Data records
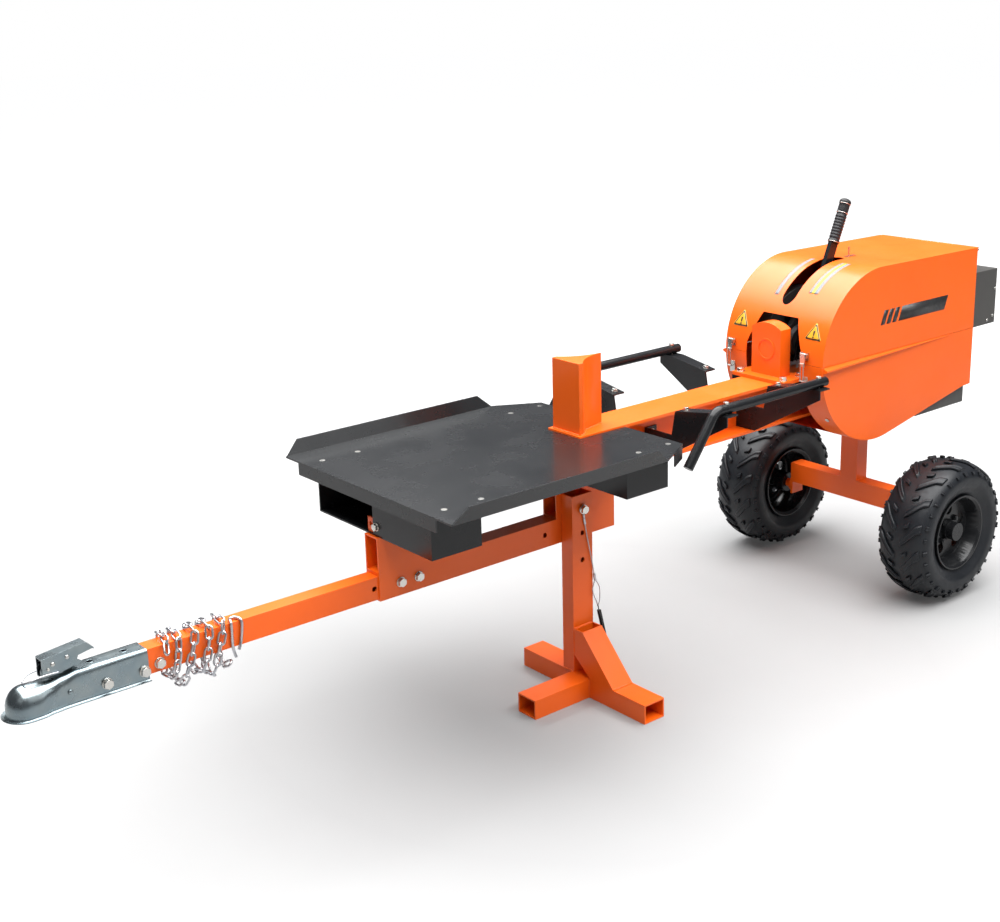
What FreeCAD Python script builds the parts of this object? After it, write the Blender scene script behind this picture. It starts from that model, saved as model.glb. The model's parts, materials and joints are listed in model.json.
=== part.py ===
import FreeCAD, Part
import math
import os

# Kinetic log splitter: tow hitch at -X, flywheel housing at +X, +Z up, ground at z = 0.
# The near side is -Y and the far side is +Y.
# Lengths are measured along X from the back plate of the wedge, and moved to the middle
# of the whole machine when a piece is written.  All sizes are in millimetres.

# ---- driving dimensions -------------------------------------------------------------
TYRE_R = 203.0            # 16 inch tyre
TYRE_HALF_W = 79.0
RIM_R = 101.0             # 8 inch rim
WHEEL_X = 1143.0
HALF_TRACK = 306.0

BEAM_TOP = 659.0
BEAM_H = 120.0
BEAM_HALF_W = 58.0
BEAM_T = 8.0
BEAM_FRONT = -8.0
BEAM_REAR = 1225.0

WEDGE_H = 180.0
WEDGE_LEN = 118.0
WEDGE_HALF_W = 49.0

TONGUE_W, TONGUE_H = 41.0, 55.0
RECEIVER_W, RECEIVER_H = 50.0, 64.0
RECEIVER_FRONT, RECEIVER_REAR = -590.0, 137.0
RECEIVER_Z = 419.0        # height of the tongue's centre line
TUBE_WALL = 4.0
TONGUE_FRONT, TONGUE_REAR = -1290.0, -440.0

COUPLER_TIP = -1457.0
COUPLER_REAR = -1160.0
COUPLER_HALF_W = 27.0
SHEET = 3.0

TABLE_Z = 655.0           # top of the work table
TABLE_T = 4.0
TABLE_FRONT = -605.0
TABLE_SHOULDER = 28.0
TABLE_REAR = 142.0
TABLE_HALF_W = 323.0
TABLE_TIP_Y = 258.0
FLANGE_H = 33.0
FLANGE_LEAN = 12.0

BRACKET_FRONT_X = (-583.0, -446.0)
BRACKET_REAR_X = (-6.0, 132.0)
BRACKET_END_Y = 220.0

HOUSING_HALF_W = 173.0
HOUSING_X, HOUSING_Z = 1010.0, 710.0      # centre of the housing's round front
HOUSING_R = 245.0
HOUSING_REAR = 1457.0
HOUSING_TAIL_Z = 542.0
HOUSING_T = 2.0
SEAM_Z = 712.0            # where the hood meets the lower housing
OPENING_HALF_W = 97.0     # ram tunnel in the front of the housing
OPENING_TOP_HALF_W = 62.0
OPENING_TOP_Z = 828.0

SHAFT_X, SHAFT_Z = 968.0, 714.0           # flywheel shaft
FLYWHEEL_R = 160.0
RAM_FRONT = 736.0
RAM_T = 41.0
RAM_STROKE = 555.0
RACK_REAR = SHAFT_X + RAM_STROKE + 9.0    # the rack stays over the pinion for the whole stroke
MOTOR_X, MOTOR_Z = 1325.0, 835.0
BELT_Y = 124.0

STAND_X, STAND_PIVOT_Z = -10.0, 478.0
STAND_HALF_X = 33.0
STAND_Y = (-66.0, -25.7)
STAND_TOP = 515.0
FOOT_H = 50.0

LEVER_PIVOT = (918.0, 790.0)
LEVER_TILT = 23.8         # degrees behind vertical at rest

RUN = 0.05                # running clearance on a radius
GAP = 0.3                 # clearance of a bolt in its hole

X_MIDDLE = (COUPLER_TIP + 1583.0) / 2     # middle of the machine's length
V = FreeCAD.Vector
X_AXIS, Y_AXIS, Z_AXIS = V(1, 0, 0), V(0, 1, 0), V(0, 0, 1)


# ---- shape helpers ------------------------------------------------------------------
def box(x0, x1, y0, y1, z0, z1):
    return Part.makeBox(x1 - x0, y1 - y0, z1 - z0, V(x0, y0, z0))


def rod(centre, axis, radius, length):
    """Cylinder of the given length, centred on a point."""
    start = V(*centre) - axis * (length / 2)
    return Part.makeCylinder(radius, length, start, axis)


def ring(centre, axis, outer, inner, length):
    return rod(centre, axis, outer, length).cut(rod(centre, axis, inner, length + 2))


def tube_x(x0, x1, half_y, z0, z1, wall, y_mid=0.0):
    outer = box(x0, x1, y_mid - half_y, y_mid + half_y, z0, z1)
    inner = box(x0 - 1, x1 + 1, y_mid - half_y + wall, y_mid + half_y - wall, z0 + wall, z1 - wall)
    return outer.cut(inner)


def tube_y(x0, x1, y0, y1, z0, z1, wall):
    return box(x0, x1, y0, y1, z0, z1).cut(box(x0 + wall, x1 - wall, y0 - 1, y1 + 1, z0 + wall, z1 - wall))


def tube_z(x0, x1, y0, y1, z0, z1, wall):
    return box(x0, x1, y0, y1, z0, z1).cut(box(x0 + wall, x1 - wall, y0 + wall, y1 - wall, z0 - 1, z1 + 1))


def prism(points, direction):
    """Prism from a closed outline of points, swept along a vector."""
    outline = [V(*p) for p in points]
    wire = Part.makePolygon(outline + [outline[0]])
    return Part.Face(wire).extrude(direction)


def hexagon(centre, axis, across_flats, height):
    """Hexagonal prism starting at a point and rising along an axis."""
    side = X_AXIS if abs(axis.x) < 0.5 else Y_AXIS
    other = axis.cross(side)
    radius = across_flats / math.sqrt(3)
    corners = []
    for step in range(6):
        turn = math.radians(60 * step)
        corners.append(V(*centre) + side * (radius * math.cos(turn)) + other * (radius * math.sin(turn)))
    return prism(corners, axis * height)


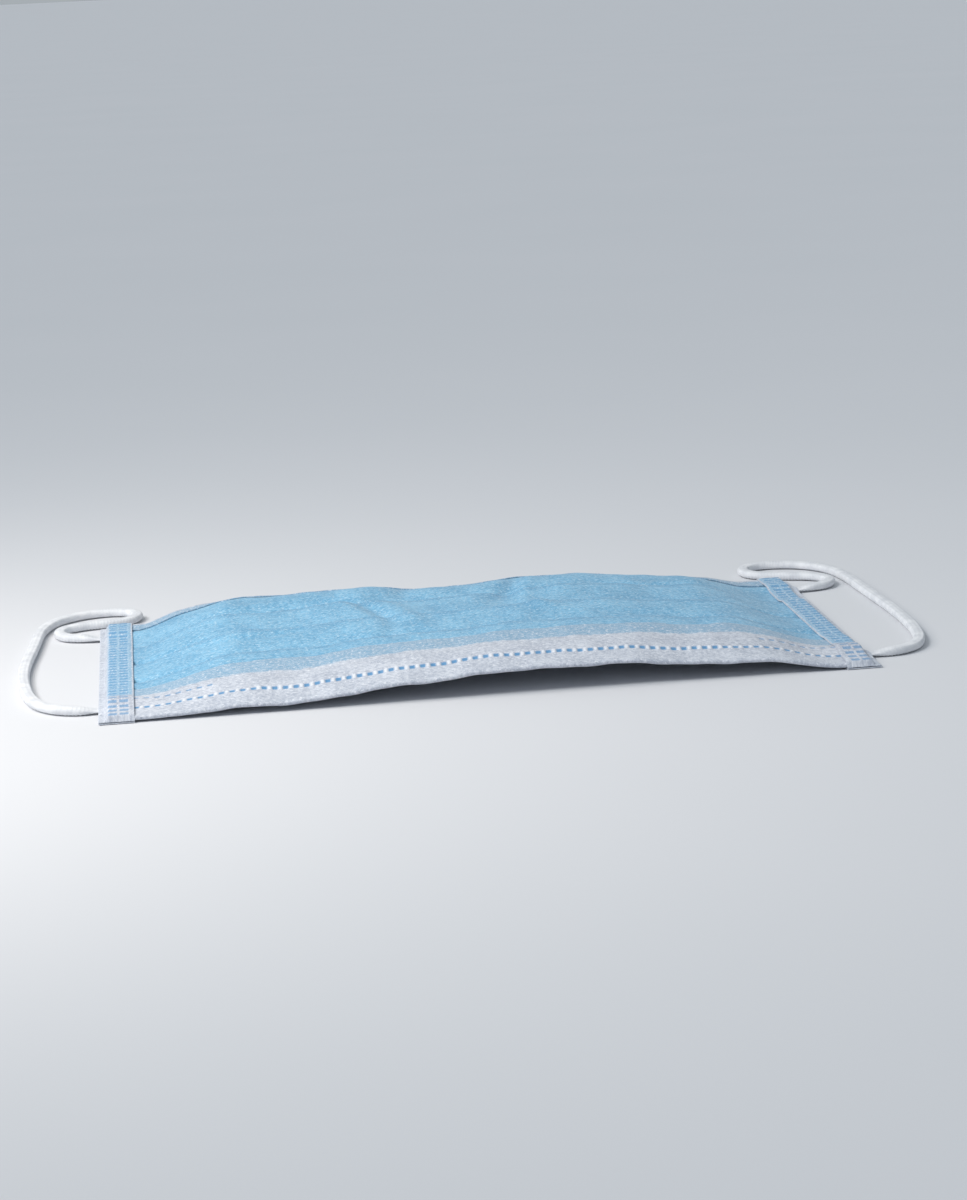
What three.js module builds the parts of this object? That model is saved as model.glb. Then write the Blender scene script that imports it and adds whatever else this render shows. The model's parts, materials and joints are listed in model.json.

Task directions
Look above and return each line of the records exactly, from the very first through the line with "BRACKET_END_Y = 220.0", both included.

Solved problem
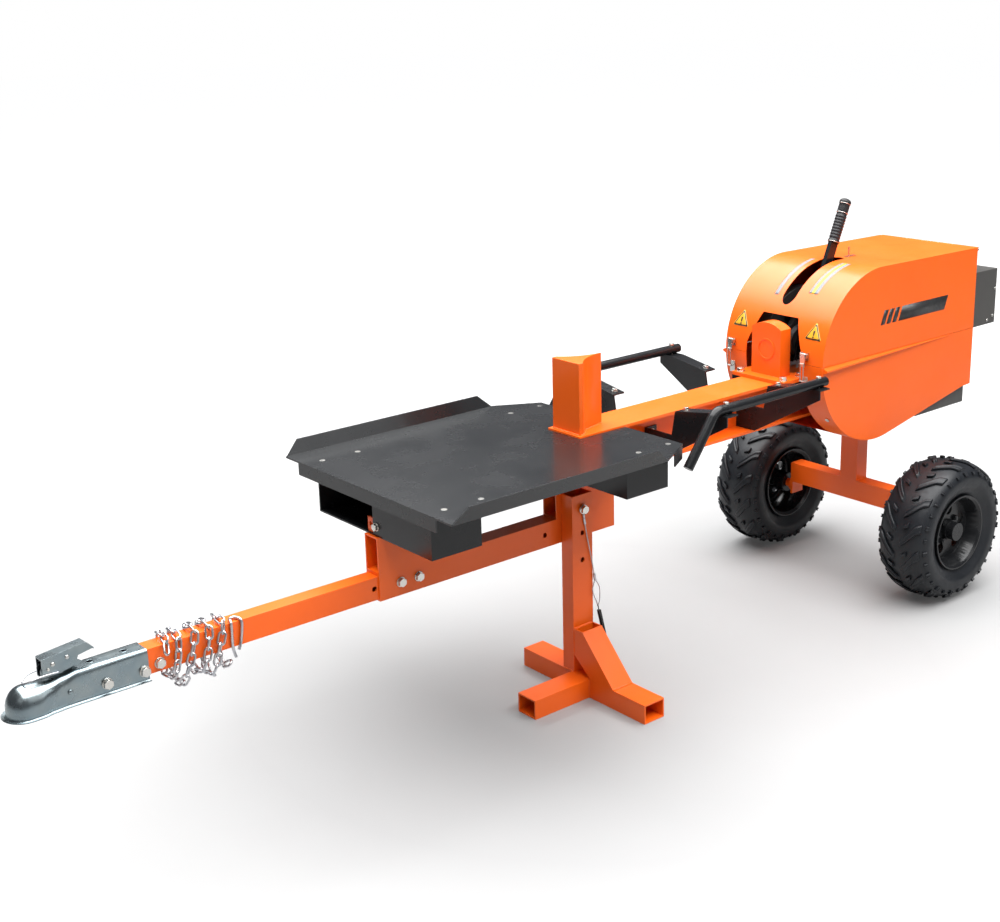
What FreeCAD Python script builds the parts of this object? After it, write the Blender scene script behind this picture. It starts from that model, saved as model.glb. The model's parts, materials and joints are listed in model.json.
=== part.py ===
import FreeCAD, Part
import math
import os

# Kinetic log splitter: tow hitch at -X, flywheel housing at +X, +Z up, ground at z = 0.
# The near side is -Y and the far side is +Y.
# Lengths are measured along X from the back plate of the wedge, and moved to the middle
# of the whole machine when a piece is written.  All sizes are in millimetres.

# ---- driving dimensions -------------------------------------------------------------
TYRE_R = 203.0            # 16 inch tyre
TYRE_HALF_W = 79.0
RIM_R = 101.0             # 8 inch rim
WHEEL_X = 1143.0
HALF_TRACK = 306.0

BEAM_TOP = 659.0
BEAM_H = 120.0
BEAM_HALF_W = 58.0
BEAM_T = 8.0
BEAM_FRONT = -8.0
BEAM_REAR = 1225.0

WEDGE_H = 180.0
WEDGE_LEN = 118.0
WEDGE_HALF_W = 49.0

TONGUE_W, TONGUE_H = 41.0, 55.0
RECEIVER_W, RECEIVER_H = 50.0, 64.0
RECEIVER_FRONT, RECEIVER_REAR = -590.0, 137.0
RECEIVER_Z = 419.0        # height of the tongue's centre line
TUBE_WALL = 4.0
TONGUE_FRONT, TONGUE_REAR = -1290.0, -440.0

COUPLER_TIP = -1457.0
COUPLER_REAR = -1160.0
COUPLER_HALF_W = 27.0
SHEET = 3.0

TABLE_Z = 655.0           # top of the work table
TABLE_T = 4.0
TABLE_FRONT = -605.0
TABLE_SHOULDER = 28.0
TABLE_REAR = 142.0
TABLE_HALF_W = 323.0
TABLE_TIP_Y = 258.0
FLANGE_H = 33.0
FLANGE_LEAN = 12.0

BRACKET_FRONT_X = (-583.0, -446.0)
BRACKET_REAR_X = (-6.0, 132.0)
BRACKET_END_Y = 220.0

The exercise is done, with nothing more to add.